Mohammed Zouaoui : Je fais partie de la première génération d’émigrés marocains en Allemagne. La société allemande m’a bien accueilli, il faut dire que l’art a contribué à mon intégration. Les Allemands apprécient les personnes sérieuses et les aident. J’ai beaucoup appris de la société allemande, de leur ponctualité et de leur efficacité. Le fait que je sois artiste m’a ouvert beaucoup de portes en Allemagne. Depuis que je m’y suis installé, j’ai une étroite relation avec les artistes, j’assiste aux vernissages, aux rencontres culturelles… ces activités m’ont permis d’avoir de bonnes connaissances. En tant qu’artiste émigré, la société allemande m’a beaucoup encouragé, les centres m’ont ouvert leurs salles pour exposer, les artistes et les officiels m’ont soutenu. J’ai souvent exposé des tableaux qui représentent des paysages marocains et qui ont eu du succès notamment auprès des Allemands qui ont déjà visité le Maroc.

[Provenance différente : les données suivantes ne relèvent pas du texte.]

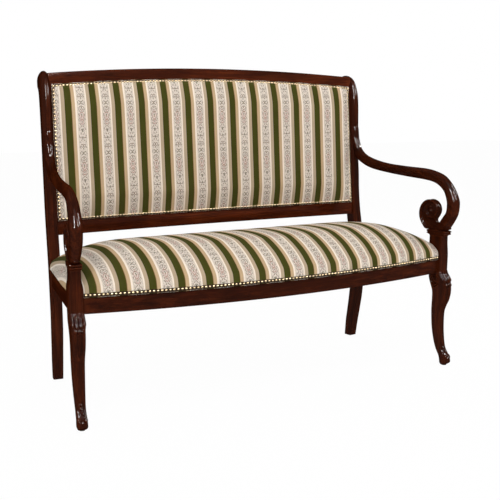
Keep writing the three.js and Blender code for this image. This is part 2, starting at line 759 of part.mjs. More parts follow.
function backCoverGeometry() {
  const at = (depth) => (column, row) => panelPoint(panelColumns[column], panelRows[row], depth);
  return gridSolid(panelColumns.length, panelRows.length, at(0), at(panel.cloth));
}

function backPadGeometry() {
  const columns = panelColumns.slice(2, -2);
  const rows = panelRows.slice(2, -2);
  const front = (column, row) => panelPoint(columns[column], rows[row], panel.cloth + clothGap);
  const rear = (column, row) => {
    const point = front(column, row);
    return vec(point.x, hollowAt(point.x) - woodGap - backWebbing.thickness - clothGap, point.z);
  };
  return gridSolid(columns.length, rows.length, front, rear);
}

function nailLoopSolid(front) {
  const rear = front + nailStrip.thickness;
  const outside = toSolid(backSheet(nailStrip.inset, front, rear));
  return outside.subtract(
    toSolid(backSheet(nailStrip.inset + nailStrip.width, front - overrun, rear + overrun)),
  );
}

// Seat

const rearRailRear = rearRailFront + rearRail.thickness;
const seatColumns = [-1, ...widthStations, 1];
const seatRows = [0, ...seatDepthShares, 1];
const planPasses = 4;

// A point of the seat's plan, whose edges stand a margin outside the rails' faces.
function seatPlan(widthShare, depthShare, margin) {
  let x = widthShare * frontRailHalf;
  let y = 0;
  for (let pass = 0; pass < planPasses; pass += 1) {
    y = THREE.MathUtils.lerp(frontRailFace(x) - margin, rearRailRear + margin, depthShare);
    x = widthShare * sideX(y, sideRail.outerFace + margin);
  }
  return [x, y];
}

function seatRise(widthShare, depthShare) {
  const [x, y] = seatPlan(widthShare, depthShare, 0);
  const side = (1 - Math.abs(widthShare)) * sideX(y, sideRail.outerFace);
  const front = swell(y - frontRailFace(x), seat.frontRun, frontSwellShares);
  const rear = swell(rearRailRear - y, seat.rearRun, rearSwellShares);
  const sideRun = THREE.MathUtils.lerp(seatSideRun.front, seatSideRun.rear, depthShare);
  return seat.crown * front * rear * swell(side, sideRun, sideSwellShares);
}

// A point of the seat cover; its outermost rows turn down over the rails.
function coverPoint(column, row, depth) {
  const [widthShare, depthShare] = [seatColumns[column], seatRows[row]];
  const [x, y] = seatPlan(widthShare, depthShare, clothGap + seat.cloth - depth);
  if (row === 0) return vec(x, y, railTop - seatLap.front);
  if (row === seatRows.length - 1) return vec(x, y, railTop - seatLap.rear);
  if (column === 0 || column === seatColumns.length - 1) return vec(x, y, railTop - seatLap.side);
  return vec(x, y, railTop + clothGap + seat.cloth - depth + seatRise(widthShare, depthShare));
}

const aheadOfLeg = box(vec(legRear - clothGap, legInner / 2, -far), vec(far, far, far));
const behindPost = box(vec(-far, postInner / 2, -far), vec(postFront + clothGap, far, far));
const frontNotch = legSolid(clothGap).add(aheadOfLeg);
const rearNotch = postSolid(clothGap).add(behindPost);

// Cuts the corners of a seat layer round the legs and the posts.
function notched(solid) {
  return sideMatrices.reduce(
    (piece, matrix) => piece.subtract(placed(frontNotch, matrix)).subtract(placed(rearNotch, matrix)),
    solid,
  );
}

function seatCoverSolid() {
  const outer = (column, row) => coverPoint(column, row, 0);
  const inner = (column, row) => coverPoint(column, row, seat.cloth);
  return notched(toSolid(gridSolid(seatColumns.length, seatRows.length, outer, inner)));
}

const webbingBottom = railTop + woodGap;
const hessianBottom = webbingBottom + seatWebbing.thickness + woodGap;
const padBottom = hessianBottom + hessian.thickness + clothGap;

function seatPadSolid() {
  const columns = widthStations.slice(1, -1);
  const rows = seatDepthShares.slice(1, -1);
  const at = (heightOf) => (column, row) => {
    const [x, y] = seatPlan(columns[column], rows[row], clothGap);
    return vec(x, y, heightOf(columns[column], rows[row]));
  };
  const top = at((width, depth) => railTop + seatRise(width, depth));
  return notched(toSolid(gridSolid(columns.length, rows.length, top, at(() => padBottom))));
}

// A flat layer over or under the seat rails, drawn in from their outer faces.
function seatLayer(inset, bottom, thickness, holes) {
  const front = widthStations.map((share) => seatPlan(share, 0, -inset));
  const outline = [...front, seatPlan(1, 1, -inset), seatPlan(-1, 1, -inset)];
  return notched(toSolid(prism(outline, bottom, bottom + thickness, holes)));
}

function seatWebbingSolid() {
  const { inset, strap, bayCount, rowCount, thickness } = seatWebbing;
  const width = 2 * sideX(rearRailRear, sideRail.outerFace - inset);
  const depth = rearRailRear - frontRail.endSetback - 2 * inset;
  const corner = (across, along) => seatPlan(2 * across - 1, along, -inset);
  const holes = bayShares(bayCount, strap, width).flatMap(([left, right]) =>
    bayShares(rowCount, strap, depth).map(([low, high]) => [
      corner(left, low),
      corner(right, low),
      corner(right, high),
      corner(left, high),
    ]),
  );
  return seatLayer(inset, webbingBottom, thickness, holes);
}

function seatNailStripGeometry() {
  const half = frontRailHalf - nailStrip.inset;
  const rear = (x) => frontRailFace(x) - clothGap - seat.cloth - woodGap;
  const low = railTop - seatLap.front + nailStrip.inset / 2;
  return board(half, (x) => rear(x) - nailStrip.thickness, rear, () => low, () => low + nailStrip.width);
}

// A brace under the seat, from the bowed front rail to the rear rail.
function seatBraceGeometry() {
  const left = seatBrace.offset - seatBrace.width / 2;
  const right = seatBrace.offset + seatBrace.width / 2;
  const rear = rearRailFront - woodGap;
  const outline = [
    [left, frontRailRear(left) + woodGap],
    [right, frontRailRear(right) + woodGap],
    [right, rear],
    [left, rear],
  ];
  const bottom = railTop - seatBrace.drop - seatBrace.height;
  return prism(outline, bottom, bottom + seatBrace.height);
}

// Corner blocks, drawn in the side frame's own x and y

const sideRailInner = sideRail.outerFace - sideRail.thickness - woodGap;
const blockBottom = railTop - block.drop - block.height;

function frontBlockOutline() {
  const near = frontRailHalf - block.legClearance;
  const away = near - block.railLength;
  const start = legRear - block.legClearance;
  return [
    toSide(near, frontRailRear(near) + woodGap),
    toSide(away, frontRailRear(away) + woodGap),
    [start - block.sideLength, sideRailInner],
    [start, sideRailInner],
  ];
}

function rearBlockOutline() {
  const near = sideX(rearRailFront, postInner) - block.legClearance;
  const start = postFront + block.legClearance;
  return [
    toSide(near, rearRailFront - woodGap),
    toSide(near - block.railLength, rearRailFront - woodGap),
    [start + block.sideLength, sideRailInner],
    [start, sideRailInner],
  ];
}

// Where a block's screw starts on its slanted face, between the block's two far corners.
function blockScrewStart(outline) {
  const [, away, beside] = outline;
  const [x, y] = away.map((value, axis) => THREE.MathUtils.lerp(value, beside[axis], blockScrew.placeShare));
  return vec(x, y + blockScrew.headDepth, blockBottom + block.height / 2);
}

const blockOutlines = { front: frontBlockOutline(), rear: rearBlockOutline() };

// A screw that runs outwards, along the side frame's y.
function outwardScrew(margin, start) {
  const screw = screwGeometry(blockScrew, margin, vec(0, 0, 0)).rotateZ(quarterTurn);
  return screw.translate(start.x, start.y, start.z);
}

const blockScrewHoles = Object.values(blockOutlines).map((outline) =>
  toSolid(outwardScrew(woodGap, blockScrewStart(outline))),
);

function blockSolid(outline) {
  const solid = toSolid(prism(outline, blockBottom, blockBottom + block.height));
  return blockScrewHoles.reduce((piece, hole) => piece.subtract(hole), solid);
}

// Foot glides under the four feet

function glideGeometry(along) {
  const disc = new THREE.CylinderGeometry(glide.radius, glide.radius, glide.thickness, roundSides);
  return disc.rotateX(quarterTurn).translate(along, 0, -woodGap - glide.thickness / 2);
}

const frontFoot = ((legShares[0][1] + legShares[0][2]) * leg.depth) / 2;
const rearFoot = ((postShares[0][0] + postShares[0][2]) * post.depth) / 2 - sideLength;

// Assembly: left and right as seen from the front

const settee = new THREE.Group();
settee.name = "settee";

function add(group, name, source, material) {
  const geometry = source.isBufferGeometry ? source : toGeometry(source);
  const mesh = new THREE.Mesh(geometry, material);
  mesh.name = name;
  group.add(mesh);
}

function flippedGroup(parent) {
  const group = new THREE.Group();
  group.scale.x = -1;
  parent.add(group);
  return group;
}

const sidePieces = {
  rear_post: [rearPostSolid(), mahogany],
  front_leg: [frontLegSolid(), mahogany],
  arm: [armSolid(), mahogany],
  arm_collar: [collarSolid(), mahoganyDark],
  side_rail: [sideRailSolid(), mahogany],
  arm_dowel: [dowelSolid(0), softwood],
  arm_screw: [armScrewShape, steel],
  front_corner_block: [blockSolid(blockOutlines.front), softwood],
  rear_corner_block: [blockSolid(blockOutlines.rear), softwood],
  front_block_screw: [outwardScrew(0, blockScrewStart(blockOutlines.front)), steel],
  rear_block_screw: [outwardScrew(0, blockScrewStart(blockOutlines.rear)), steel],
  front_foot_glide: [glideGeometry(frontFoot), felt],
  rear_foot_glide: [glideGeometry(rearFoot), felt],
};

for (const [side, parent] of [["right", settee], ["left", flippedGroup(settee)]]) {
  const frame = new THREE.Group();
  frame.position.x = frontHalfWidth;
  frame.rotation.z = splay - quarterTurn;
  parent.add(frame);
  for (const [name, [source, material]] of Object.entries(sidePieces)) {
    add(frame, `${name}_${side}`, source, material);
  }
  add(parent, `seat_brace_${side}`, seatBraceGeometry(), softwood);
}

add(settee, "front_rail", frontRailSolid(), mahogany);
add(settee, "rear_seat_rail", rearRailSolid(), mahogany);
add(settee, "seat_webbing", seatWebbingSolid(), jute);
add(settee, "seat_hessian", seatLayer(hessian.inset, hessianBottom, hessian.thickness), jute);
add(settee, "seat_pad", seatPadSolid(), padding);
add(settee, "seat_cover", seatCoverSolid(), stripedCloth);
add(settee, "seat_nail_strip", seatNailStripGeometry(), brass);
const dustBottom = railBottom - woodGap - dustCover.thickness;
add(settee, "dust_cover", seatLayer(dustCover.inset, dustBottom, dustCover.thickness), blackCambric);

const backGroup = new THREE.Group();
backGroup.position.set(0, backFront, back.foot);
backGroup.rotation.x = -back.rake;
settee.add(backGroup);
add(backGroup, "crest_rail", crestSolid(), mahogany);
add(backGroup, "lower_back_rail", lowerRailSolid(), mahogany);
for (const [side, parent] of [["right", backGroup], ["left", flippedGroup(backGroup)]]) {
  add(parent, `back_stile_${side}`, tackStileGeometry(), softwood);
  add(parent, `back_upright_${side}`, uprightGeometry(), softwood);
}
const clothFront = -clothGap - panel.cloth;
const outsideFront = back.thickness + clothGap;
const outsideRear = outsideFront + outsideBack.thickness;
add(backGroup, "back_webbing", backWebbingSolid(), jute);
add(backGroup, "back_pad", backPadGeometry(), padding);
add(backGroup, "back_cover", backCoverGeometry(), stripedCloth);
add(backGroup, "back_nail_strip", nailLoopSolid(clothFront - clothGap - nailStrip.thickness), brass);
add(backGroup, "outside_back_cover", backSheet(outsideBack.inset, outsideFront, outsideRear), stripedCloth);
add(backGroup, "outside_nail_strip", nailLoopSolid(outsideRear + clothGap), brass);

// The settee stands on its glides, with its middle over the origin
settee.position.z = woodGap + glide.thickness;
const extent = new THREE.Box3().setFromObject(settee);
settee.position.y = -(extent.min.y + extent.max.y) / 2;

export default settee;
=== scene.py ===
import json
import math

import bmesh
import bpy
import numpy as np
from mathutils import Matrix, Vector

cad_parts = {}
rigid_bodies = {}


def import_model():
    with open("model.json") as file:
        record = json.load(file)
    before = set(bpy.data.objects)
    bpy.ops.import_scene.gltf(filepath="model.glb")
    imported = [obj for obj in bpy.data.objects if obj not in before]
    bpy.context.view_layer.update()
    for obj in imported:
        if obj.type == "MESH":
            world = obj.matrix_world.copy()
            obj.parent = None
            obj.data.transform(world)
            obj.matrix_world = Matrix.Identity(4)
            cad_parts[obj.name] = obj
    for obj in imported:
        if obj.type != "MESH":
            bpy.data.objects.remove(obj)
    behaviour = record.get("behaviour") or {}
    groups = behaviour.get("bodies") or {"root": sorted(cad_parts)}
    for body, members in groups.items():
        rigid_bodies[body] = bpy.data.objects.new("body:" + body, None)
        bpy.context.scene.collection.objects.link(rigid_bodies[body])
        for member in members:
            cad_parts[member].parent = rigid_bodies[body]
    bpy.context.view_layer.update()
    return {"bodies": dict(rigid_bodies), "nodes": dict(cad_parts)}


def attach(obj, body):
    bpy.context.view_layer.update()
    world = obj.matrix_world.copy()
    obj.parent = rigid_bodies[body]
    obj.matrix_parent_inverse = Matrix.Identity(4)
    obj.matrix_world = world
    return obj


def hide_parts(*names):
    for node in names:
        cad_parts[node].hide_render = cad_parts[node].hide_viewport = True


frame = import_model()
body = next(iter(frame["bodies"]))
print("frame loaded, body", body)

# Plan of the settee in metres: side frames that splay apart towards the front
plan = {
    "halfWidth": 0.647,
    "taper": 0.063,
    "legSpacing": 0.48,
    "forward": 0.26356,  # how far the front leg line stands ahead of the middle
    "lift": 0.0023,  # glide under each foot
    "woodGap": 0.0003,  # between pieces that touch
}
splay = math.atan2(plan["taper"], plan["legSpacing"])
sideLength = math.hypot(plan["taper"], plan["legSpacing"])

rails = {
    "bottom": 0.321,
    "height": 0.06,
    "frontThickness": 0.032,
    "frontBow": 0.07,
    "frontSetback": 0.026,
    "rearThickness": 0.026,
    "rearSetback": 0.009,
    "sideThickness": 0.025,
    "sideFace": 0.014,
    "edge": 0.0022,
    "lap": 0.004,
    "rearLap": 0.003,
}
railTop = rails["bottom"] + rails["height"]

leg = {
    "height": 0.448, "depth": 0.05, "width": 0.0395, "rings": 230, "sides": 128,
    "cornerHeights": [0.28, 0.335, 0.4], "corners": [0.45, 0.3, 0.16],
}
legRows = [  # height, front and rear edge, and width, as shares of the leg's sizes
    [0, 0.1, -0.2, 0.62], [0.012, 0.25, -0.27, 0.74], [0.027, 0.33, -0.29, 0.78], [0.066, 0.23, -0.39, 0.75],
    [0.124, -0.13, -0.71, 0.72], [0.192, -0.29, -0.91, 0.78], [0.288, -0.39, -1.07, 0.86],
    [0.398, -0.39, -1.13, 0.92], [0.454, -0.23, -1.13, 0.94], [0.509, 0.01, -1.11, 0.97],
    [0.571, 0.13, -1.13, 1], [0.628, 0.11, -1.33, 1.03], [0.668, -0.01, -1.43, 1.06],
    [0.699, -0.23, -1.45, 1.05], [0.72, -0.33, -1.51, 1.03], [0.78, -0.34, -1.51, 1.03],
    [0.85, -0.35, -1.51, 1.03], [0.889, -0.37, -1.51, 1], [0.94, -0.35, -1.51, 0.8], [1, -0.35, -1.51, 0.78],
]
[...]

e-taqafa : Quelle est l’image de l’émigré marocain en Allemagne ?

Mohammed Zouaoui : L’émigré marocain était perçu de manière positive, il avait, sans doute, une bonne réputation. Mais suite aux changements récents que l’Allemagne a vécus, il ya eu quelques nouveaux phénomènes et les Allemands sont devenus méfiants à l’égard de tous les émigrés à cause des agressions et des vols que beaucoup de citoyens ont subis. La société allemande essaie actuellement de gérer les masses d’émigrés qui vivent sur son territoire et surtout assurer la sécurité.

e-taqafa : « Zwei Ansichten » est votre première exposition au Maroc, que représente pour vous cette expérience ?

Mohammed Zouaoui : La mère patrie est chère. Je venais au Maroc, continuellement, pour mes vacances, même si le trajet était difficile. Mon attachement à mon pays est fort. Quant à cette exposition à l’Espace Rivages de la Fondation Hassan II pour les MRE, je n’ai pas de mots pour exprimer ma gratitude. Exposer au Maroc après toutes ces années vécues à l’étranger est très symbolique pour moi. Je vous remercie infiniment pour cette belle initiative qui permet aux artistes marocains vivant à l’étranger d’exposer à Rabat, dans des conditions agréables. Cette attention me touche énormément.